** BEGIN **

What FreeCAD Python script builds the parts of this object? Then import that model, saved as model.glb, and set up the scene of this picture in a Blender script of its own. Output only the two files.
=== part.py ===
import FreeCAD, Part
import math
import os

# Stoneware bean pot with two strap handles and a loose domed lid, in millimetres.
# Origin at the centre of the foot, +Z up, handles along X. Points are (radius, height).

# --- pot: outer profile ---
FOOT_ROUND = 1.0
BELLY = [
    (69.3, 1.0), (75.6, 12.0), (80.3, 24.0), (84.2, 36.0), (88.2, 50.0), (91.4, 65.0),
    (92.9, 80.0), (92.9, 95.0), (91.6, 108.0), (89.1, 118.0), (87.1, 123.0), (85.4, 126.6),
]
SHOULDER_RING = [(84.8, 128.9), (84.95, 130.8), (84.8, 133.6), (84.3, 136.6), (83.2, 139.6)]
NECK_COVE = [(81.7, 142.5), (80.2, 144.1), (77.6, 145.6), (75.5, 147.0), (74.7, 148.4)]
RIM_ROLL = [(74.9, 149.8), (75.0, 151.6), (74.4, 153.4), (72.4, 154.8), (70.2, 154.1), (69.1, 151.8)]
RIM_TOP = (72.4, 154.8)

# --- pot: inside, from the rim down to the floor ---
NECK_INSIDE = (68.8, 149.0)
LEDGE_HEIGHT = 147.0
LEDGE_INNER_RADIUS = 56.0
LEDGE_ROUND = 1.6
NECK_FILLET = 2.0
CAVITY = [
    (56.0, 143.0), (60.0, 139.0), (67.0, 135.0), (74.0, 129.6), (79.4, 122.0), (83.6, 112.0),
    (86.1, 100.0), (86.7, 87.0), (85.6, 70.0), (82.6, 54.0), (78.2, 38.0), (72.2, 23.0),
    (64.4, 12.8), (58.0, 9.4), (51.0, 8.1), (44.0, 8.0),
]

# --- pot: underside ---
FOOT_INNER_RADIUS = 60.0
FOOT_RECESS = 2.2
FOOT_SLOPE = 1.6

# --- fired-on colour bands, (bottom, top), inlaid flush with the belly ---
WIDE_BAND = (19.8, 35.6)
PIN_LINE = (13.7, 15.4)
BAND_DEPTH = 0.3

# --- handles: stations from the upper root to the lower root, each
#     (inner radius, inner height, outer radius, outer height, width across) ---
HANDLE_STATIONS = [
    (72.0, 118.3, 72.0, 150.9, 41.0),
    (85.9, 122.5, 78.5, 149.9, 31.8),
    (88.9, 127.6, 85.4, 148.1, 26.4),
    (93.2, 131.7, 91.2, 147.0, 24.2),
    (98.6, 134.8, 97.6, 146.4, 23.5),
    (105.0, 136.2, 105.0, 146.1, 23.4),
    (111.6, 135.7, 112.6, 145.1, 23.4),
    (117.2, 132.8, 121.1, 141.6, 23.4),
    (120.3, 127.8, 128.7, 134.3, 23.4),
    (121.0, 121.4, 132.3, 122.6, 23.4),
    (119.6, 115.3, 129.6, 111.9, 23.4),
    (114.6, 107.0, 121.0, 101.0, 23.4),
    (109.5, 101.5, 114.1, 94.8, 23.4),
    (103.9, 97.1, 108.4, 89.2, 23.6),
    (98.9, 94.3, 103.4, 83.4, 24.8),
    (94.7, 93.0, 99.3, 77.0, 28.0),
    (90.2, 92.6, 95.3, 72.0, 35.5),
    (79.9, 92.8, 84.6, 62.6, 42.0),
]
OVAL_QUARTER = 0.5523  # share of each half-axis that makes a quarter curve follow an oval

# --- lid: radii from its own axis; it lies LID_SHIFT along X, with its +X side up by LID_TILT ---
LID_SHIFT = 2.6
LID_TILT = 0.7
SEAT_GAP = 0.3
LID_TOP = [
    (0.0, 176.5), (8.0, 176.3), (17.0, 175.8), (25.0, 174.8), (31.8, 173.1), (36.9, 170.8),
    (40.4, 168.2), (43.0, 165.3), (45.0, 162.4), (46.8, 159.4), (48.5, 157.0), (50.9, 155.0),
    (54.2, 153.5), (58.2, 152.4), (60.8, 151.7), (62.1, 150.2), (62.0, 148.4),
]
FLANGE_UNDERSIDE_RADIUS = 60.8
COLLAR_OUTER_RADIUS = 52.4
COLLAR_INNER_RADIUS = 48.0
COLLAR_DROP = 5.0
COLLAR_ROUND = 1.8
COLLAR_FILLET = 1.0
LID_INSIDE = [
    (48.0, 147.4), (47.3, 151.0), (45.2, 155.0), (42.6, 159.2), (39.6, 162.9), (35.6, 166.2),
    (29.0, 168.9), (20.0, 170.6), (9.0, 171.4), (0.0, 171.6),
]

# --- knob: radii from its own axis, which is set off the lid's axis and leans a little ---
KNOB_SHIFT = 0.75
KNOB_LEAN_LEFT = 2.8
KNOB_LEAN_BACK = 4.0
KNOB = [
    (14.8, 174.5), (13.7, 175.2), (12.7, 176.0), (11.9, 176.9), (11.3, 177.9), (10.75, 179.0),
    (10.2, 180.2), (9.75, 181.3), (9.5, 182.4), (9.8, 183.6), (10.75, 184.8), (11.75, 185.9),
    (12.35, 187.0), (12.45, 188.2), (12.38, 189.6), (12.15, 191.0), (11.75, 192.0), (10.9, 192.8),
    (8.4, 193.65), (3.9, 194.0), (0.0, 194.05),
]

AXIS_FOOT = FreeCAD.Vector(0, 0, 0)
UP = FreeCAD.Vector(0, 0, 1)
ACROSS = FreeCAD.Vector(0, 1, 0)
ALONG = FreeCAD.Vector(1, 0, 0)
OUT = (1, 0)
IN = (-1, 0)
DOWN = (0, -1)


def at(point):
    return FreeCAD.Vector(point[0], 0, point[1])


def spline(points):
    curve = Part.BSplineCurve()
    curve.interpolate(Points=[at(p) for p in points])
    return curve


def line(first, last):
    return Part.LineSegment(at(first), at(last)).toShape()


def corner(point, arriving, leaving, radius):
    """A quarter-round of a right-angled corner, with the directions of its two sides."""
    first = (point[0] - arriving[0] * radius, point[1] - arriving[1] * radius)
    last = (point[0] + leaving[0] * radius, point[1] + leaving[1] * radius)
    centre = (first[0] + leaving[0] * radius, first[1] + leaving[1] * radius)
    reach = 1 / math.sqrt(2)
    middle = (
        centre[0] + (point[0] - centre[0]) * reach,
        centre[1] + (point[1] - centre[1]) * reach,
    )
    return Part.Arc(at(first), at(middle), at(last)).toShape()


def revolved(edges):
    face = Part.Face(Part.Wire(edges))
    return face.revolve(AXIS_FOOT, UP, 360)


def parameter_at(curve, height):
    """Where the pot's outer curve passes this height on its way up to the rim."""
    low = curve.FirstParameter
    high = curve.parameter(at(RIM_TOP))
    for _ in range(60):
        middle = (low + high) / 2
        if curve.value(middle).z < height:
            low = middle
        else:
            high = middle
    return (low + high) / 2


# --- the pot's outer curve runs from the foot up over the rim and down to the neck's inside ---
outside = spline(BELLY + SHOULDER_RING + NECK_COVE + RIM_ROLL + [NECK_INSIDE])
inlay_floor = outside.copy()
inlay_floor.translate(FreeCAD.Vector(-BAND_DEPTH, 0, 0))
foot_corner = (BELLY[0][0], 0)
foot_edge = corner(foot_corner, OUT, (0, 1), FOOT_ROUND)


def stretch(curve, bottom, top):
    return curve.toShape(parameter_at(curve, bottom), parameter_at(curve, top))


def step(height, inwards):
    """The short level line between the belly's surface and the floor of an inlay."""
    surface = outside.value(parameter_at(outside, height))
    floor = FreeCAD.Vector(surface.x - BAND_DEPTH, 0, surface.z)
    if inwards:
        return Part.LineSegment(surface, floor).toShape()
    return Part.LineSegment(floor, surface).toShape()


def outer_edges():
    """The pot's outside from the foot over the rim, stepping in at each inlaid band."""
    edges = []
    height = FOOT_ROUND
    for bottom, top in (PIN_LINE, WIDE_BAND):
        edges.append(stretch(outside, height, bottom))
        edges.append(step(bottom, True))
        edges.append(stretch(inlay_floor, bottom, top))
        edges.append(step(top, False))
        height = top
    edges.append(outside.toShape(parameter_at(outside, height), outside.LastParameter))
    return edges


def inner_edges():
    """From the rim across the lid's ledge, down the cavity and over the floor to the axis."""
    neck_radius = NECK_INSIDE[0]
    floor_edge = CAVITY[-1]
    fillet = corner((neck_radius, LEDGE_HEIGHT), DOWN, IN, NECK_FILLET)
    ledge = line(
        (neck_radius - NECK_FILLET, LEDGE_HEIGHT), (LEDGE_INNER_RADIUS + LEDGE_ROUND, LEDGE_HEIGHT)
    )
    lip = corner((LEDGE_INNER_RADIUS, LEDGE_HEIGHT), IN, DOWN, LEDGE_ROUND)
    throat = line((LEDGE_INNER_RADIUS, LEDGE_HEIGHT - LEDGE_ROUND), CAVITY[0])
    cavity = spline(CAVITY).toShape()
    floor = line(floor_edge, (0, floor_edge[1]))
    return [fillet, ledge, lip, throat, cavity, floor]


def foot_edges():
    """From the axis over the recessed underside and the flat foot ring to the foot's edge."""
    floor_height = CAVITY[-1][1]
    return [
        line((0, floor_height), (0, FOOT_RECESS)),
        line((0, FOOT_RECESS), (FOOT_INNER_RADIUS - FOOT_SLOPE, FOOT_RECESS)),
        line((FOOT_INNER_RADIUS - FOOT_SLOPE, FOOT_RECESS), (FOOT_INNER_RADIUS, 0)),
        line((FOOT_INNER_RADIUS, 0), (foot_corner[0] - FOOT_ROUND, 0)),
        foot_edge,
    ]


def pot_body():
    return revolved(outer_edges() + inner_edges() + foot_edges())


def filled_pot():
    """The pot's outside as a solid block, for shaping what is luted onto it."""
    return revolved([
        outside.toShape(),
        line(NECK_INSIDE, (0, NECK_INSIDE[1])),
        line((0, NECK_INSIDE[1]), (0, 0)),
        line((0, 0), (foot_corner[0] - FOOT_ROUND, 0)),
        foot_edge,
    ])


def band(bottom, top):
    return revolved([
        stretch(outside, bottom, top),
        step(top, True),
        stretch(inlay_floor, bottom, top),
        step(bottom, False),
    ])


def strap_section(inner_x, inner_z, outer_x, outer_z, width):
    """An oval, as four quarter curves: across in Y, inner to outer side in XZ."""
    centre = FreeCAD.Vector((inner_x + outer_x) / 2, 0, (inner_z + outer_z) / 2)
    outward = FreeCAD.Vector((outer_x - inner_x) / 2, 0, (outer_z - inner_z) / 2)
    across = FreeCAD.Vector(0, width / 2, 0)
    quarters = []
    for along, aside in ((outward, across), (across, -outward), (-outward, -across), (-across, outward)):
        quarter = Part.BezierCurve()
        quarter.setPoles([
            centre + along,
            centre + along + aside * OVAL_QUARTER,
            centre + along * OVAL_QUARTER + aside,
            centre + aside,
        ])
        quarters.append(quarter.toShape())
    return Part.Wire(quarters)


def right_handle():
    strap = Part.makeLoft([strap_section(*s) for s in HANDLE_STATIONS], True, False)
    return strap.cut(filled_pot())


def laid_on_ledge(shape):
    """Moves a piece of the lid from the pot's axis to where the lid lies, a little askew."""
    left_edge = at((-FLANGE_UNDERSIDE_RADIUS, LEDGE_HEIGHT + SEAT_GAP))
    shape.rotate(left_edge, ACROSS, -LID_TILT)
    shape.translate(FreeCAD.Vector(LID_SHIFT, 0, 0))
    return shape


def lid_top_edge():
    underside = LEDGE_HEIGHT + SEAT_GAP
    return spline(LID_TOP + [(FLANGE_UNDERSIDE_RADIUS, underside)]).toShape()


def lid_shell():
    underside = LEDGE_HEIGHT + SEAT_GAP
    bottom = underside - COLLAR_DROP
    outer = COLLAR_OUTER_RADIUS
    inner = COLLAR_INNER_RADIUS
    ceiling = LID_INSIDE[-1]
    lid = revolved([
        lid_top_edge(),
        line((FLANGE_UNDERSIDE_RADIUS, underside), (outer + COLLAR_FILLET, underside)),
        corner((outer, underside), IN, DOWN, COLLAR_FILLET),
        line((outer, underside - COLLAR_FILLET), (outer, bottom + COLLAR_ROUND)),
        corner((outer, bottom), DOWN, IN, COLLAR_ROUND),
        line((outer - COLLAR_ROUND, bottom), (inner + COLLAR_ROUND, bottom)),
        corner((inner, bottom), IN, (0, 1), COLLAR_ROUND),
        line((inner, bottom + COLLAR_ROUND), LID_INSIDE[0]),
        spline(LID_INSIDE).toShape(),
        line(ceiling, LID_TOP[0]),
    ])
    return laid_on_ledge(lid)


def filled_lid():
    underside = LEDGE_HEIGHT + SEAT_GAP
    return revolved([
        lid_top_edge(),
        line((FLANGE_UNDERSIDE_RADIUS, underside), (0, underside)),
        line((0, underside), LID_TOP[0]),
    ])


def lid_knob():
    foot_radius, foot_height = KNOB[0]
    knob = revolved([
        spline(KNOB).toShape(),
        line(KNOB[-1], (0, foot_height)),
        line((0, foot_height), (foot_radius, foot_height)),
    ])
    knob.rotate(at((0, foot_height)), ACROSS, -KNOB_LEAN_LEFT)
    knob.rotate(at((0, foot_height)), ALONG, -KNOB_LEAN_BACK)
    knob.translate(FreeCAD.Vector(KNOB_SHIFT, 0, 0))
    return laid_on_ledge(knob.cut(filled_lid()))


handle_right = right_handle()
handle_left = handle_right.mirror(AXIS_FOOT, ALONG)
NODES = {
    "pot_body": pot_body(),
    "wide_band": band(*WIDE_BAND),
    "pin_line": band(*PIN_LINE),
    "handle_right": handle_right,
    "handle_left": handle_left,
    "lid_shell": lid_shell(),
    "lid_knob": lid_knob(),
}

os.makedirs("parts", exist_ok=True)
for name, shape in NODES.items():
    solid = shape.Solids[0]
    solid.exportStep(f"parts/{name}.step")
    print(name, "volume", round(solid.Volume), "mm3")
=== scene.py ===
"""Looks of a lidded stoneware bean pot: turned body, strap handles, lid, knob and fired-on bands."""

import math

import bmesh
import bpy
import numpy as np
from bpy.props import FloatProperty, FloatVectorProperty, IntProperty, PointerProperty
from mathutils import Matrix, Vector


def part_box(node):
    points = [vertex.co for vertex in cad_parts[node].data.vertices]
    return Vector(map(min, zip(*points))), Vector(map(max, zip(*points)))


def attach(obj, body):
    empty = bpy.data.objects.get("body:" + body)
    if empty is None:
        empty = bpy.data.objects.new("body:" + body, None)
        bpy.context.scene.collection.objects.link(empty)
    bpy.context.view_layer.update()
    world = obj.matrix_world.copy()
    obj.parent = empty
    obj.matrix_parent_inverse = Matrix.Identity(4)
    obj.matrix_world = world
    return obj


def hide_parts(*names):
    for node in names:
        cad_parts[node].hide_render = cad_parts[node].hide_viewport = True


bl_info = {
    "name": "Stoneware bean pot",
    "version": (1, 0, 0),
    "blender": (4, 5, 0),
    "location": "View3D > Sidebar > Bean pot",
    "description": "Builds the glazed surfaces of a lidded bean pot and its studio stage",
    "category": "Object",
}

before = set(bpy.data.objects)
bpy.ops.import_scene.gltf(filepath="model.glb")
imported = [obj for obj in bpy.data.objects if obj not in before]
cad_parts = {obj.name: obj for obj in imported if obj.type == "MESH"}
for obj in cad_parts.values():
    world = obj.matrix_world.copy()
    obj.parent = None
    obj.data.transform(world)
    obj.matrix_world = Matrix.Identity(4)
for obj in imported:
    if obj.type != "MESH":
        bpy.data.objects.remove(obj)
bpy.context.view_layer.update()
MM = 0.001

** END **

WHAT TO DO → Give again only the lines that run from the line with "bpy.context.scene.collection.objects.link(empty)" to the line with "cad_parts[node].hide_render = cad_parts[node].hide_viewport". Include both of those lines exactly as written.

COMPLETED TASK →
        bpy.context.scene.collection.objects.link(empty)
    bpy.context.view_layer.update()
    world = obj.matrix_world.copy()
    obj.parent = empty
    obj.matrix_parent_inverse = Matrix.Identity(4)
    obj.matrix_world = world
    return obj


def hide_parts(*names):
    for node in names:
        cad_parts[node].hide_render = cad_parts[node].hide_viewport = True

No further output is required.